Stefano, one of the elderly of Wae Rebo, Indonesia
Since 1994 there has been records of travelers visiting Wae Rebo. A japanese man called Matsuda Shuikhi - who was a photographer - was the first traveler to be documented in the guestbook. However the locals told us about an American who made it there before Matsuda - but that's off the records.
Since then, tourism has exploded in Wae Rebo growing from 105 visitors in 2007 to 3.741 in 2015. Leaving a positive impact on local economy, which has helped the cultural preservation of the village.

Inside the mbaru niang house where we ate and slept in Wae Rebo Village, Indonesia
Travelers are welcomed to stay overnight at the village. We all donated 50k as a tribute to the elderly and for the ceremony. For a night in a mbaru niang along with food and locally produced coffee we paid 300k each. The food was outstanding and the coffee even better. There was a small souvenir stall with local handicrafts like coffee, key-chains and two kinds of local fabric; Songke and Surak.

A local villager, Pedro, carries ayam (chicken) to Wae Rebo Village, Indonesia
We woke up early next morning for sunrise and began our decent down from the village, which took a little less than an hour.

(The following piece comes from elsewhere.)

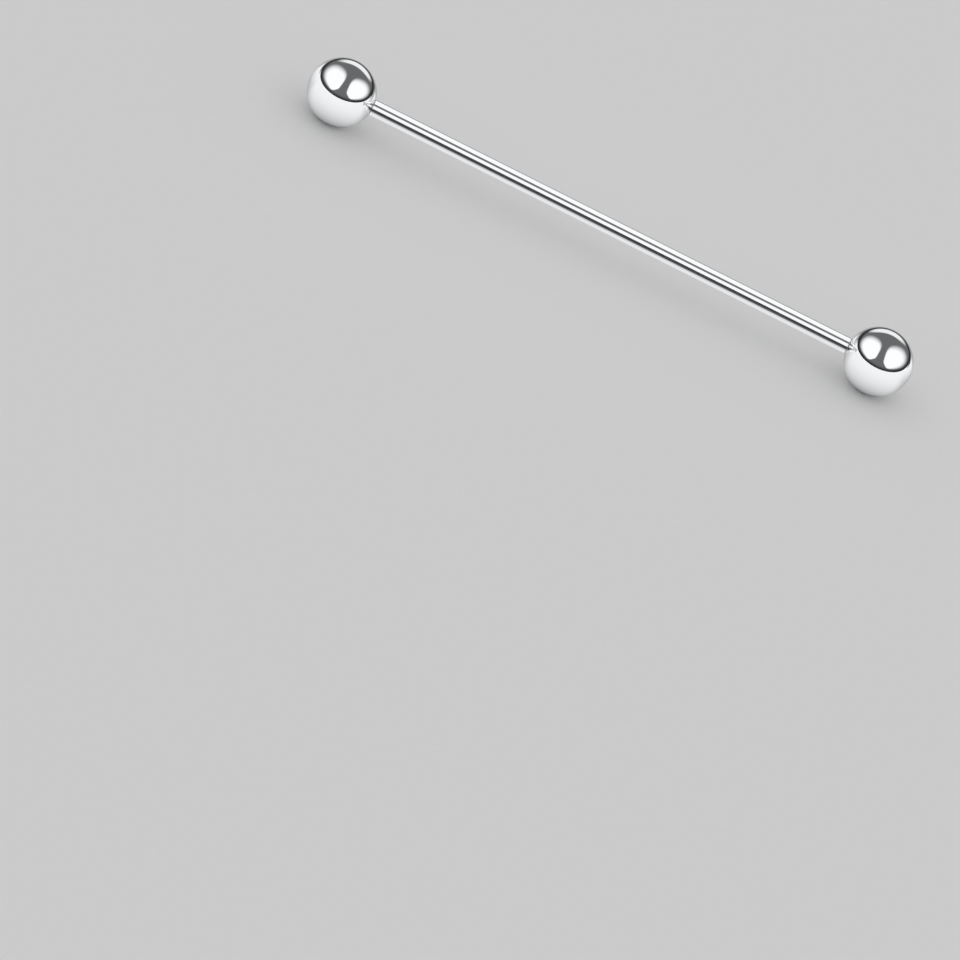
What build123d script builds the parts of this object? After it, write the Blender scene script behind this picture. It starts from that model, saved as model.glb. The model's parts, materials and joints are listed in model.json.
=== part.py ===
from build123d import *

import math
import os

# An industrial barbell of body jewellery: a long straight steel bar that joins two piercings,
# with a ball screwed on each end. Each end of the bar is a fine thread, and each ball has a
# blind hole that the thread goes into.
#
# +X runs along the bar and +Z is up. The barbell lies on its two balls, and the origin is on
# the surface below the middle of the bar. All sizes are in millimetres.

# Driving sizes: a 16 gauge bar, 38 mm between the balls, and 5 mm balls.
BAR_DIAMETER = 1.2
WEARABLE_LENGTH = 38.0
BALL_DIAMETER = 5.0

# The plain shank of the bar, and how far its ends sit inside the balls.
SHANK_SEATING = 0.16
SHANK_END_CHAMFER = 0.03

# The right-hand thread on each end of the bar, between a relief and a point of its root's size.
THREAD_DIAMETER = 1.12
THREAD_PITCH = 0.25
THREAD_TURNS = 9
RELIEF_LENGTH = 0.15
POINT_LENGTH = 0.20
POINT_CHAMFER = 0.08
FLANK_STEPS = 5

# The hole in each ball: a shallow seat for the shank's end, and a drilled hole behind it.
SEAT_CLEARANCE = 0.03
SEAT_DEPTH = 0.18
MOUTH_CHAMFER = 0.06
HOLE_CLEARANCE = 0.02
HOLE_END_ROOM = 0.15
DRILL_POINT_ANGLE = 118.0

bar_radius = BAR_DIAMETER / 2
ball_radius = BALL_DIAMETER / 2
ball_centre_x = WEARABLE_LENGTH / 2 + ball_radius
axis_height = ball_radius

# A metric thread's depth, crest and root flats follow from its pitch. The flats and flanks are
# given as shares of one turn.
thread_radius = THREAD_DIAMETER / 2
root_radius = thread_radius - 0.613 * THREAD_PITCH
crest_share = 1 / 8
root_share = 1 / 4
flank_share = (1 - crest_share - root_share) / 2
thread_length = THREAD_TURNS * THREAD_PITCH

# The hole, as distances from the ball's centre towards the bar.
seat_radius = bar_radius + SEAT_CLEARANCE
mouth_radius = seat_radius + MOUTH_CHAMFER
mouth_distance = math.sqrt(ball_radius**2 - mouth_radius**2)
seat_distance = mouth_distance - SEAT_DEPTH
shank_end_distance = mouth_distance - SHANK_SEATING
point_distance = shank_end_distance - RELIEF_LENGTH - thread_length - POINT_LENGTH
hole_radius = thread_radius + HOLE_CLEARANCE
hole_end_distance = point_distance - HOLE_END_ROOM
drill_point_depth = hole_radius / math.tan(math.radians(DRILL_POINT_ANGLE / 2))

shank_end_x = ball_centre_x - shank_end_distance


def turned(*corners):
    """The solid that a lathe makes from (place along the axis, radius) corners, turned about X."""
    return revolve(make_face(Polyline(*corners, close=True)), Axis.X)


def at_turn(radius, turn):
    """The point at a radius and a share of one turn, in the plane across the thread."""
    angle = math.tau * turn
    return (radius * math.cos(angle), radius * math.sin(angle))


def flat(radius, start, share):
    """A flat of the thread, which is an arc in the plane across it."""
    return ThreePointArc(
        at_turn(radius, start),
        at_turn(radius, start + share / 2),
        at_turn(radius, start + share),
    )


def flank(start_radius, end_radius, start):
    """A flank of the thread, which is a part of a spiral in the plane across it."""
    steps = [step / FLANK_STEPS for step in range(FLANK_STEPS + 1)]
    return Spline(
        *(
            at_turn(start_radius + (end_radius - start_radius) * step, start + flank_share * step)
            for step in steps
        )
    )


def thread():
    """The threaded length along +Z: its cross-section, turned evenly as it is drawn out."""
    crest_end = crest_share / 2
    root_start = crest_end + flank_share
    root_end = root_start + root_share
    section = Wire(
        [
            *flat(thread_radius, -crest_end, crest_share).edges(),
            *flank(thread_radius, root_radius, crest_end).edges(),
            *flat(root_radius, root_start, root_share).edges(),
            *flank(root_radius, thread_radius, root_end).edges(),
        ]
    )
    return Solid.extrude_linear_with_rotation(
        Face(section), (0, 0, 0), (0, 0, thread_length), 360 * THREAD_TURNS
    )


def threaded_end():
    """The +X end of the bar beyond the shank: the relief, the thread and the chamfered point."""
    thread_start = shank_end_x + RELIEF_LENGTH
    point_start = thread_start + thread_length
    point_end = point_start + POINT_LENGTH
    relief = turned(
        (shank_end_x, 0),
        (shank_end_x, root_radius),
        (thread_start, root_radius),
        (thread_start, 0),
    )
    point = turned(
        (point_start, 0),
        (point_start, root_radius),
        (point_end - POINT_CHAMFER, root_radius),
        (point_end, root_radius - POINT_CHAMFER),
        (point_end, 0),
    )
    return relief + Pos(thread_start, 0, 0) * Rotation(0, 90, 0) * thread() + point


def bar():
    """The bar: the plain shank with a threaded end at each side, as one solid."""
    chamfer_radius = bar_radius - SHANK_END_CHAMFER
    chamfer_x = shank_end_x - SHANK_END_CHAMFER
    shank = turned(
        (-shank_end_x, 0),
        (-shank_end_x, chamfer_radius),
        (-chamfer_x, bar_radius),
        (chamfer_x, bar_radius),
        (shank_end_x, chamfer_radius),
        (shank_end_x, 0),
    )
    right_end = threaded_end()
    left_end = Rotation(0, 0, 180) * right_end
    return Pos(0, 0, axis_height) * (shank + right_end + left_end)


def ball(side):
    """A ball with its blind hole facing the bar; side is 1 at the +X end and -1 at the other."""
    hole = turned(
        (-ball_radius, 0),
        (-ball_radius, mouth_radius),
        (-mouth_distance, mouth_radius),
        (-mouth_distance + MOUTH_CHAMFER, seat_radius),
        (-seat_distance, seat_radius),
        (-seat_distance, hole_radius),
        (-hole_end_distance, hole_radius),
        (-hole_end_distance + drill_point_depth, 0),
    )
    # The sphere's seam is at the top, away from the surface that the ball rests on.
    right_ball = Rotation(0, -90, 0) * Sphere(ball_radius) - hole
    facing = Rotation(0, 0, 0 if side > 0 else 180)
    return Pos(side * ball_centre_x, 0, axis_height) * facing * right_ball


if __name__ == "__main__":
    nodes = {
        "bar": bar(),
        "ball_left": ball(-1),
        "ball_right": ball(1),
    }
    os.makedirs("parts", exist_ok=True)
    for name, solid in nodes.items():
        export_step(solid, f"parts/{name}.step")
        print(name, round(solid.volume, 3), "mm3, valid:", solid.is_valid)
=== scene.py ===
"""A long straight steel barbell of body jewellery, with a ball screwed on each end of its bar.

The barbell lies on its two balls on a pale studio floor. Lengths are in metres, +X runs along the
bar, +Z is up, and the camera stands on the -Y side.
"""

import json
import logging
import math
from dataclasses import dataclass, field
from enum import Enum, IntEnum
from typing import Any, Sequence

import bmesh
import bpy
from bpy.types import ID, Collection, Material, Mesh, Node, NodeSocket, NodeTree, Object, World
from mathutils import Matrix, Vector


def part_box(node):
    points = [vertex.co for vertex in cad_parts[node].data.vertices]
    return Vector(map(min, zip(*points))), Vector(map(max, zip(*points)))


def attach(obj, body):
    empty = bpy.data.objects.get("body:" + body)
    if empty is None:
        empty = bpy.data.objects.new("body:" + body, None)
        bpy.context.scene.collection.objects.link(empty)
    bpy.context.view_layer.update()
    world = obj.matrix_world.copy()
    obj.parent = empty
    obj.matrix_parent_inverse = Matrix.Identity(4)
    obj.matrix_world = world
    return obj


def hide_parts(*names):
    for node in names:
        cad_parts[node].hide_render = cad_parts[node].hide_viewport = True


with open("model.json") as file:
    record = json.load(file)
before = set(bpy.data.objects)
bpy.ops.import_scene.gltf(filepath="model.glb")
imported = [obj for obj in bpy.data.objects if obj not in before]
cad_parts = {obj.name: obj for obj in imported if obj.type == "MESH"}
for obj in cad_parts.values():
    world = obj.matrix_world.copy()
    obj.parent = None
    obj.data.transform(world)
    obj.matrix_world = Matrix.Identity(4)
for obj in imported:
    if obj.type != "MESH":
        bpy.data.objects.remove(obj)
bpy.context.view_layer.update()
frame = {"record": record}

MM = 0.001
SHANK = frame["record"]["mounts"][0]
AXIS_HEIGHT = SHANK["pos_m"][2]
LOG = logging.getLogger("barbell")

# A range that starts and ends gently, as the edge of a soft shade does.
SOFT_STEP = {"interpolation_type": "SMOOTHSTEP"}

# The corners of a square, in order round it.
SQUARE = ((-1, -1), (1, -1), (1, 1), (-1, 1))


# Colours, nodes and meshes

def linear(hex_colour: str) -> tuple[float, float, float, float]:
    """Turns an sRGB hex colour to linear light.

    Args:
        hex_colour: The colour as six hex digits after a hash sign.

    Returns:
        Red, green, blue and alpha for a shader's socket.
    """
    channels = [int(hex_colour[place:place + 2], 16) / 255 for place in (1, 3, 5)]
    light = [c / 12.92 if c <= 0.04045 else ((c + 0.055) / 1.055) ** 2.4 for c in channels]
    return (light[0], light[1], light[2], 1.0)


def add_node(
    tree: NodeTree,
    kind: str,
    settings: dict[str, Any] | None = None,
    inputs: dict[str | int, Any] | None = None,
) -> Node:
    """Adds one node with its settings and links.

    Args:
        tree: The node tree that takes the node.
        kind: The node's type name.
        settings: The node's own properties and their values.
        inputs: A value, or another node's output to link, for each named or numbered input.

    Returns:
        The new node.
    """
    node = tree.nodes.new(kind)
    for name, value in (settings or {}).items():
        setattr(node, name, value)
    for socket, value in (inputs or {}).items():
        if isinstance(value, NodeSocket):
            tree.links.new(value, node.inputs[socket])
        else:
            node.inputs[socket].default_value = value
    return node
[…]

On the way we met several local villagers carrying animals, wood or spices to their community. After reaching our motorbikes again, we hit the road. A few flat tires forced us to visit the bengkel (auto shop) in Dintor, once again. And just a few kilometres after the repair we had to turn around again as one of the tires exploded. I guess a trip to Wae Rebo is bound to include unforeseen obstacles such as exploding tires.

Local auto-shop in Dintor near Wae Rebo Village, Indonesia
One of the more interesting places on the road between Wae Rebo and Labuan Bajo was an old and quite unstable wooden bridge. The locals crossed it, and so did we.

Wooden bridge on the road between Wae Rebo and Labuan Bajo on Flores Island, Indonesia
About an hour and a half from Labuan Bajo we had to ditch one of the bikes, due to yet another ripped tire. The rains had started pouring down once again and it was simply too dangerous to keep going on a flat tire. We squeezed in on the three remaining bikes and headed for Labuan Bajo, which we didn't reach until after nightfall.

Labuan Bajo Night Market at Pantai Kampung Ujung on Flores Island, Indonesia
We ended our eventful last two days with some nasi goreng ayam (fried rice and chicken) and a cold Bintang beer at the local night market in Labuan Bajo. What an adventure!